HRV14 does not have enhanced binding to P. aeruginosa. (A and B) ³⁵S-radiolabeled HRV14 (~4,000 CPM/10⁶ PFU) was incubated in the presence or absence of streptavidin beads (2.8 µm) or 10⁶–10⁸ CFU bacteria in media at a pH of 6.8 (A) or 5.8 (B) at 33°C for 1 hour. Samples were centrifuged and washed to remove unbound virus.
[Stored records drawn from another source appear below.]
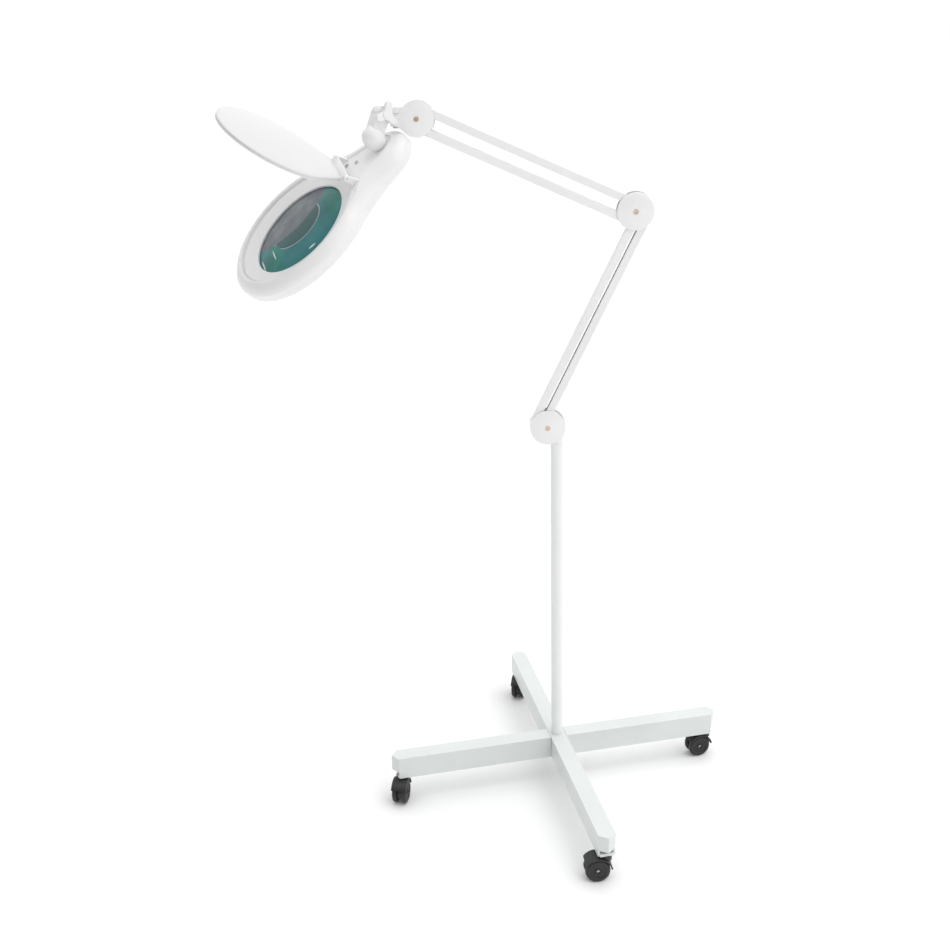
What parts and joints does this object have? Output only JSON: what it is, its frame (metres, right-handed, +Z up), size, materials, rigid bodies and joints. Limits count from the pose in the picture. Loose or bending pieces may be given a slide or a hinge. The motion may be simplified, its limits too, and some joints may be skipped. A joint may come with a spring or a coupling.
{
  "type": "magnifying lamp",
  "caption": "Floor-standing magnifying lamp with a cross-shaped caster base, a post, two parallel-bar arms, and a round lens head with a hinged lid.",
  "frame": {"origin": "on the floor under the centre line of the post", "axes": "+Z up along the post, both arms lie in the XZ plane with the lens end towards -X, +Y is the far side of the arm"},
  "size_m": [0.7785, 0.5768, 1.1613],
  "materials": {
    "white_enamel": "smooth powder coat",
    "white_plastic": "fine satin",
    "gloss_white": "glossy",
    "black_plastic": "fine grain",
    "steel": "machined",
    "brass": "polished",
    "rubber": "soft",
    "lens_glass": "clear, green tinted",
    "diffuser": "frosted",
    "circuit_board": "white solder mask"
  },
  "bodies": {
    "stand": {"long_leg_channel": "white_enamel", "short_leg_right": "white_enamel", "short_leg_left": "white_enamel", "hub_plate": "white_enamel", "caster_straps": "white_enamel", "post": "white_enamel", "post_foot": "steel", "foot_nut": "steel", "foot_washer": "steel", "cord_gland": "rubber", "post_bush": "white_plastic"},
    "caster_right": {"caster_right_hood": "black_plastic", "caster_right_stem_axle": "steel"},
    "caster_right_pair": {"caster_right_wheels": "black_plastic"},
    "caster_back": {"caster_back_hood": "black_plastic", "caster_back_stem_axle": "steel"},
    "caster_back_pair": {"caster_back_wheels": "black_plastic"},
    "caster_left": {"caster_left_hood": "black_plastic", "caster_left_stem_axle": "steel"},
    "caster_left_pair": {"caster_left_wheels": "black_plastic"},
    "caster_front": {"caster_front_hood": "black_plastic", "caster_front_stem_axle": "steel"},
    "caster_front_pair": {"caster_front_wheels": "black_plastic"},
    "base_bracket": {"base_yoke": "white_enamel", "base_spigot": "steel", "base_pins": "steel", "base_cover_near": "gloss_white", "base_cover_far": "gloss_white", "base_cover_screws": "brass"},
    "lower_arm": {"lower_bar_left": "white_enamel"},
    "lower_link": {"lower_bar_right": "white_enamel"},
    "elbow": {"elbow_plates": "steel", "elbow_pins": "steel", "elbow_cover_near": "gloss_white", "elbow_cover_far": "gloss_white", "elbow_cover_screws": "brass"},
    "upper_arm": {"upper_bar_top": "white_enamel"},
    "upper_link": {"upper_bar_bottom": "white_enamel"},
    "head_bracket": {"head_yoke": "white_enamel", "head_yoke_pins": "steel", "head_cover_near": "gloss_white", "head_cover_far": "gloss_white", "head_cover_screws": "brass"},
    "swivel": {"swivel_block": "white_enamel", "swivel_pin": "steel"},
    "crook": {"head_arch": "gloss_white", "tilt_nut": "steel", "turn_pin": "steel"},
    "knob": {"clamp_knob": "gloss_white", "clamp_stud": "steel"},
    "head": {"head_shell_upper": "gloss_white", "head_shell_lower": "gloss_white", "lens": "lens_glass", "light_board": "circuit_board", "light_diffuser": "diffuser", "head_screws": "steel", "lid_hinge_pin": "steel"},
    "switch": {"switch_button": "gloss_white"},
    "lid": {"lid": "gloss_white"}
  },
  "joints": [
    {"name": "caster_right_swivel", "type": "hinge", "parent": "stand", "child": "caster_right", "pos_m": [0.27144, 0.06869, 0.045], "axis": [0, 0, 1], "continuous": true},
    {"name": "caster_right_roll", "type": "hinge", "parent": "caster_right", "child": "caster_right_pair", "pos_m": [0.25923, 0.06424, 0.02], "axis": [0.342, -0.9397, 0], "continuous": true},
    {"name": "caster_back_swivel", "type": "hinge", "parent": "stand", "child": "caster_back", "pos_m": [-0.06869, 0.27144, 0.045], "axis": [0, 0, 1], "continuous": true},
    {"name": "caster_back_roll", "type": "hinge", "parent": "caster_back", "child": "caster_back_pair", "pos_m": [-0.0705, 0.25857, 0.02], "axis": [0.9903, -0.1392, 0], "continuous": true},
    {"name": "caster_left_swivel", "type": "hinge", "parent": "stand", "child": "caster_left", "pos_m": [-0.27144, -0.06869, 0.045], "axis": [0, 0, 1], "continuous": true},
    {"name": "caster_left_roll", "type": "hinge", "parent": "caster_left", "child": "caster_left_pair", "pos_m": [-0.27325, -0.08156, 0.02], "axis": [0.9903, -0.1392, 0], "continuous": true},
    {"name": "caster_front_swivel", "type": "hinge", "parent": "stand", "child": "caster_front", "pos_m": [0.06869, -0.27144, 0.045], "axis": [0, 0, 1], "continuous": true},
    {"name": "caster_front_roll", "type": "hinge", "parent": "caster_front", "child": "caster_front_pair", "pos_m": [0.05581, -0.27325, 0.02], "axis": [0.1392, -0.9903, 0], "continuous": true},
    {"name": "post_swivel", "type": "hinge", "parent": "stand", "child": "base_bracket", "pos_m": [0, 0, 0.634], "axis": [0, 0, 1], "continuous": true},
    {"name": "lower_arm_tilt", "type": "hinge", "parent": "base_bracket", "child": "lower_arm", "pos_m": [-0.037, 0, 0.6669], "axis": [0, 1, 0], "range_deg": [-62, 6]},
    {"name": "lower_link_tilt", "type": "hinge", "parent": "base_bracket", "child": "lower_link", "pos_m": [-0.02, 0, 0.6669], "axis": [0, 1, 0], "range_deg": [-62, 6]},
    {"name": "elbow_level", "type": "hinge", "parent": "lower_arm", "child": "elbow", "pos_m": [0.1199, 0, 0.991], "axis": [0, 1, 0], "range_deg": [-6, 62]},
    {"name": "upper_arm_tilt", "type": "hinge", "parent": "elbow", "child": "upper_arm", "pos_m": [0.102, 0, 1.01435], "axis": [0, 1, 0], "range_deg": [-58, 34]},
    {"name": "upper_link_tilt", "type": "hinge", "parent": "elbow", "child": "upper_link", "pos_m": [0.102, 0, 0.98485], "axis": [0, 1, 0], "range_deg": [-58, 34]},
    {"name": "head_level", "type": "hinge", "parent": "upper_arm", "child": "head_bracket", "pos_m": [-0.1995, 0, 1.14985], "axis": [0, 1, 0], "range_deg": [-34, 58]},
    {"name": "head_swivel", "type": "hinge", "parent": "head_bracket", "child": "swivel", "pos_m": [-0.2335, 0, 1.1347], "axis": [0, 0, 1], "range_deg": [-50, 9]},
    {"name": "head_tilt", "type": "hinge", "parent": "swivel", "child": "crook", "pos_m": [-0.25336, -0.01678, 1.1432], "axis": [-0.6455, 0.7638, 0], "range_deg": [0, 50]},
    {"name": "knob_turn", "type": "hinge", "parent": "crook", "child": "knob", "pos_m": [-0.25336, -0.01678, 1.1432], "axis": [0.6455, -0.7638, 0], "range_deg": [0, 180]},
    {"name": "head_turn", "type": "hinge", "parent": "crook", "child": "head", "pos_m": [-0.25643, -0.01932, 1.09954], "axis": [-0.5306, -0.4484, 0.7193], "range_deg": [-10, 35]},
    {"name": "lid_hinge", "type": "hinge", "parent": "head", "child": "lid", "pos_m": [-0.31417, -0.03021, 1.07033], "axis": [-0.327, 0.8912, 0.3143], "range_deg": [-68.4, 20]},
    {"name": "switch_press", "type": "slide", "parent": "head", "child": "switch", "axis": [-0.5306, -0.4484, 0.7193], "range_m": [0, 0.0015], "stiffness_N_per_m": 400}
  ],
  "couplings": [
    {"joint": "lower_link_tilt", "follows": "lower_arm_tilt", "ratio": 1},
    {"joint": "elbow_level", "follows": "lower_arm_tilt", "ratio": -1},
    {"joint": "upper_link_tilt", "follows": "upper_arm_tilt", "ratio": 1},
    {"joint": "head_level", "follows": "upper_arm_tilt", "ratio": -1}
  ]
}
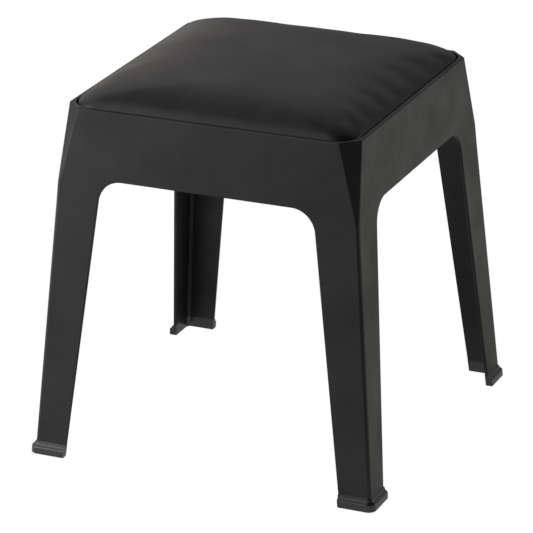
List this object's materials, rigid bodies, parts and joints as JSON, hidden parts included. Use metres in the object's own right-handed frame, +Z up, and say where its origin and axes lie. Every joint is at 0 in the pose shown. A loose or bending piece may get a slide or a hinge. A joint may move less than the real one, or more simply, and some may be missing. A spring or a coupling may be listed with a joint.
{
  "type": "stacking stool",
  "caption": "Square stacking stool: moulded plastic frame with splayed angle-section legs, arched aprons, flared soft shoes and a crowned upholstered seat pad.",
  "frame": {"origin": "on the floor, under the centre of the seat", "axes": "+Z up, +X along the front apron to the right, +Y from the front to the back"},
  "size_m": [0.428, 0.428, 0.4434],
  "materials": {
    "frame_plastic": "matte",
    "shoe_rubber": "satin",
    "board_plywood": "matte",
    "pad_foam": "matte",
    "cover_leather": "satin",
    "staple_steel": "satin",
    "screw_steel": "satin"
  },
  "bodies": {
    "root": {"stool_frame": "frame_plastic", "front_left_shoe": "shoe_rubber", "front_right_shoe": "shoe_rubber", "back_left_shoe": "shoe_rubber", "back_right_shoe": "shoe_rubber", "seat_board": "board_plywood", "seat_foam": "pad_foam", "seat_cover": "cover_leather", "cover_staples": "staple_steel", "seat_screws": "screw_steel", "screw_washers": "screw_steel"}
  },
  "joints": []
}
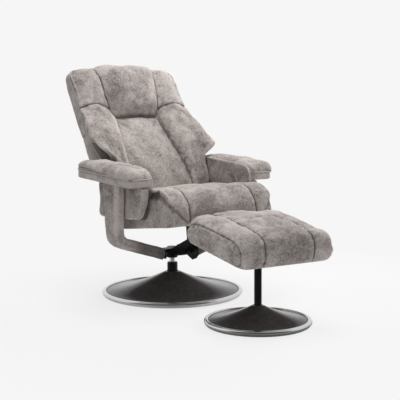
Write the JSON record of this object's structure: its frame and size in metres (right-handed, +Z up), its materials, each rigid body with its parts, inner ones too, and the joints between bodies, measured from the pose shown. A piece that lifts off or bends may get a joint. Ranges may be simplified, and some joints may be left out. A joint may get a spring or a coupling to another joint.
{
  "type": "swivel recliner with footstool",
  "caption": "Upholstered swivel recliner with winged back, padded armrests on bent arm frames and a round disc base, with a matching footstool.",
  "frame": {"origin": "on the floor at the chair's swivel axis, under the middle of its round base", "axes": "+Z up, the sitter faces -Y, +X is to the sitter's left; the footstool stands in front at -Y"},
  "size_m": [0.732, 1.2914, 0.9805],
  "materials": {
    "suede": "mottled suede-look fabric, soft brushed sheen",
    "dark_suede": "the same suede-look fabric, dark in the base's shade",
    "chrome": "polished chrome",
    "black_steel": "black satin paint",
    "plate_steel": "black paint",
    "zinc": "bright zinc plating",
    "bush_plastic": "black moulded plastic",
    "knob_plastic": "black moulded plastic",
    "floor_rubber": "matt black rubber",
    "plywood": "plain plywood"
  },
  "bodies": {
    "base": {"base_floor_pad": "floor_rubber", "base_plate": "plate_steel", "base_ring": "chrome", "base_cover": "dark_suede", "column_sleeve": "black_steel", "column_bush_top": "bush_plastic", "column_bush_bottom": "bush_plastic", "column_thrust_pad": "bush_plastic"},
    "frame": {"column_spindle": "chrome", "hub_bracket": "black_steel", "hub_bolts": "zinc", "mech_plate_left": "black_steel", "mech_plate_right": "black_steel", "spring_housing": "black_steel", "tilt_shaft": "zinc", "tilt_shaft_nuts": "black_steel", "arm_frame_left": "suede", "arm_frame_right": "suede", "armrest_base_left": "suede", "armrest_base_right": "suede", "armrest_pad_left": "suede", "armrest_pad_right": "suede", "arm_panel_left": "suede", "arm_panel_right": "suede", "arm_spacers": "black_steel"},
    "knob": {"tension_knob": "knob_plastic", "knob_spindle": "zinc"},
    "seat": {"seat_board": "plywood", "seat_border": "suede", "seat_cushion": "suede", "seat_bracket": "black_steel", "tilt_bushes": "bush_plastic", "seat_hinge_ears": "black_steel", "hinge_pins": "zinc"},
    "back": {"back_board": "plywood", "back_hinge_ears": "black_steel", "back_shell": "suede", "back_cushion": "suede", "headrest_cushion": "suede", "wing_left": "suede", "wing_right": "suede"},
    "footstool": {"stool_floor_pad": "floor_rubber", "stool_base_plate": "plate_steel", "stool_base_ring": "chrome", "stool_base_cover": "dark_suede", "stool_column": "black_steel", "stool_bracket": "black_steel", "stool_screws": "zinc", "stool_board": "plywood", "stool_cushion": "suede"}
  },
  "joints": [
    {"name": "swivel", "type": "hinge", "parent": "base", "child": "frame", "pos_m": [0, 0, 0], "axis": [0, 0, 1], "continuous": true},
    {"name": "seat_tilt", "type": "hinge", "parent": "frame", "child": "seat", "pos_m": [0, -0.185, 0.255], "axis": [-1, 0, 0], "range_deg": [0, 5]},
    {"name": "back_recline", "type": "hinge", "parent": "seat", "child": "back", "pos_m": [0, 0.112, 0.392], "axis": [-1, 0, 0], "range_deg": [0, 20]},
    {"name": "knob_turn", "type": "hinge", "parent": "frame", "child": "knob", "pos_m": [0, -0.15, 0.197], "axis": [0, -0.9063, -0.4226], "continuous": true},
    {"name": "footstool_slide", "type": "slide", "parent": "base", "child": "footstool", "axis": [0, -1, 0], "range_m": [0, 0.4]}
  ],
  "couplings": [
    {"joint": "back_recline", "follows": "seat_tilt", "ratio": 4}
  ]
}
Bound virus was quantified via scintillation counting and normalized to input. n = 3. (A) ns, P > 0.05 (Kruskal-Wallis, Dunnett’s post hoc test). (B) *, P < 0.05 and **, P < 0.01 (one-way ANOVA, Dunnett’s post hoc test).

Fig 3

Heat-killed P. aeruginosa stabilizes HRV14. (A and B) HRV14 (10⁵ PFU) was incubated in the presence or absence of 10⁸ CFU live or heat-killed (HK) P. aeruginosa PAO1 at a pH of 5.8 or 6.8 at 33°C for 1 hour (A) or 33°C or 49°C for 2 hours (B) prior to plaque assay. (C and D) HRV14 was incubated in the presence or absence of 1 mg/mL lipopolysaccharide (LPS) from E. coli or P. aeruginosa at a pH of 5.8 or 6.8 for 1 hour (C) or 33°C or 49°C for 2 hours (D) prior to plaque assay. n = 6, three biological replicates with two technical replicates. *, P < 0.05 and ****, P < 0.0001 (A, C, and D, Kruskal-Wallis, Dunnett’s post hoc test, B, one-way ANOVA, Dunnett’s post hoc test).

Fig 4

Insertion mutation of rhamnolipid synthesis genes ablates HRV14 stabilization. (A) P. aeruginosa rhamnolipid synthesis pathway. (B and C) HRV14 (10⁵ PFU) was incubated in the presence or absence of 10⁸ CFU PAO1, rhlA, rhlB, rhlC transposon insertion mutants, or the rhlAB+ complement at a pH of 5.8 or 6.8 at 33°C for 1 hour (B) or 33°C or 49°C for 2 hours (C) prior to plaque assay. n = 6–8, 3–4 biological replicates with two technical replicates. *, P < 0.05, **P < 0.01, and ****, P < 0.0001 (Kruskal-Wallis, Dunnett’s post hoc test).

Fig 5

Rhamnolipids stabilize HRV14. (A and B) HRV14 (10⁵ PFU) was incubated in the presence or absence of various concentrations of rhamnolipids at a pH of 5.8 or 6.8 at 33°C for 1 hour (A) or 33°C or 49°C for 2 hours (B) prior to plaque assay. (C and D) HRV14 (10⁵ PFU) was incubated in the presence or absence of PAO1 or the rhlA mutant with or without exogenous rhamnolipids at a pH of 5.8 or 6.8 at 33°C for 1 hour (C) or 49°C for 2 hours (D) prior to plaque assay. n = 6, three biological replicates with two technical replicates. *, P < 0.05, **, P < 0.01, ***, P < 0.001, and ****, P < 0.0001 (A, B, and D Kruskal-Wallis, Dunnett’s post hoc test, C, one-way ANOVA, Dunnett’s post hoc test).

Fig 6

Rhamnolipids enhance HRV14 thermostability. HRV14 thermostability profile using a cell-free PaSTRy. HRV14 (10⁵ PFU) was added to SYBR green II with or without LPS or rhamnolipids. Samples were heated from 25°C to 95°C on a 1% stepwise gradient with fluorescence monitoring. n = 6, three biological replicates with two technical replicates. **, P < 0.01 and ****, P < 0.0001 (one-way ANOVA, Dunnett’s post hoc test).

Fig 7

Respiratory bacteria do not stabilize HRV16. (A) HRV16 (10⁵ PFU) was incubated for 1 hour at a pH of 6.8 or 5.8 in the presence or absence of a panel of airway bacteria (10⁶–10⁸ CFU) prior to plaque assay. (B) HRV16 (10⁵ PFU) was incubated at 33°C, 49°C, 50°C, 51°C, or 52°C for 2 hours prior to plaque assay. (C) HRV16 (10⁵ PFU) was incubated at 33°C or 49°C in the presence or absence of a panel of airway bacteria for 2 hours prior to plaque assay. n = 6, three biological replicates with two technical replicates. *, P < 0.05, **, P < 0.01, ***, P < 0.001, and ****, P < 0.0001 (Kruskal-Wallis, Dunnett’s post hoc test).